Operationally, the US government has an unlimited budget because they can print the dollar. The interest rate on a US treasury is called the “risk-free rate” because the US treasury bill literallly has no operational default risk. (Politicians choosing to default by refusing to increase the “debt” limit is a different issue.) A helpful analogy is to think of the US government as Madonna. As long as Madonna is alive, there is nothing that can operationally prevent her from giving out her signatures. Whether she should do so, depends on the circumstance. And if Madonna dies, well….if the US government “dies” we’ll all be screwed, so treasury bonds will be the least of our worries.

Unlike the Federal government, state and local governments that operate within the “dollar-zone,” however, need to budget their expenditure. Traditionally states and cities fund schools, police and fire departments, homeless shelters, and other public services through a combination of taxes and bond sales. Leading up to 2013, neither of these was a viable option for Detroit. The country was in a recession and the city had lost too many people to effectively increase taxes, and creditors were charging a very high interest rate for bonds.

So what could Detroit have done leading up to 2013 to fund its homeless shelters and police departments? It could have funded public services by issuing dollar-denominated property tax receipts. Like Madonna has unlimited signatures, Detroit has the power to issue an unlimited number of property tax receipts. Specifically, its important that they be property tax vouchers because every household and business in Detroit needs to pay property taxes independent of income or revenue. So shops, restaurants, and individual employees would have all accepted dollar dollar-denominated tax receipts as payment, thereby immediately increasing liquidity in the city and allowing the city to properly fund itself. An organic, free-range, locally-grown bailout.

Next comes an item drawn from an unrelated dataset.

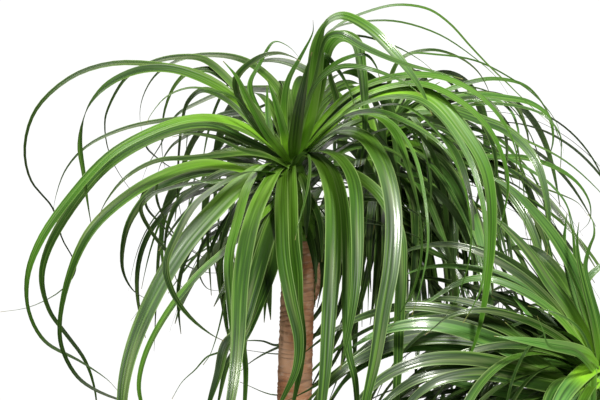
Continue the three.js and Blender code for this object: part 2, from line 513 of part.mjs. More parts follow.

This idea can be applied to states and cities outside of Detroit too. It might prove to be a useful tool in solving the homelessness crisis in California. It is not a fairy tale solution however, and it should only be used very very carefully, especially if enacted in small localities. On a state-wide scale, it would be much more robust.

Here are some of the caveats. Property tax receipts are only worth something if you need to pay those property taxes. If the city of Detroit had needed to purchase something from a company in Texas, it might still need to fund the purchase in USD. Issue too many property tax receipts, and the city or state’s dollar income might drop, hurting it in the long run. The tax receipts might also get securitized and traded on secondary markets which are open to speculation.

Despite many of the downsides, I think this is a useful tool available to all local governments, and can be very effective if used properly and carefully. Local property tax vouchers should not be used as a replacement to collecting taxes in USD or issuing bonds, but used in conjunction with the two.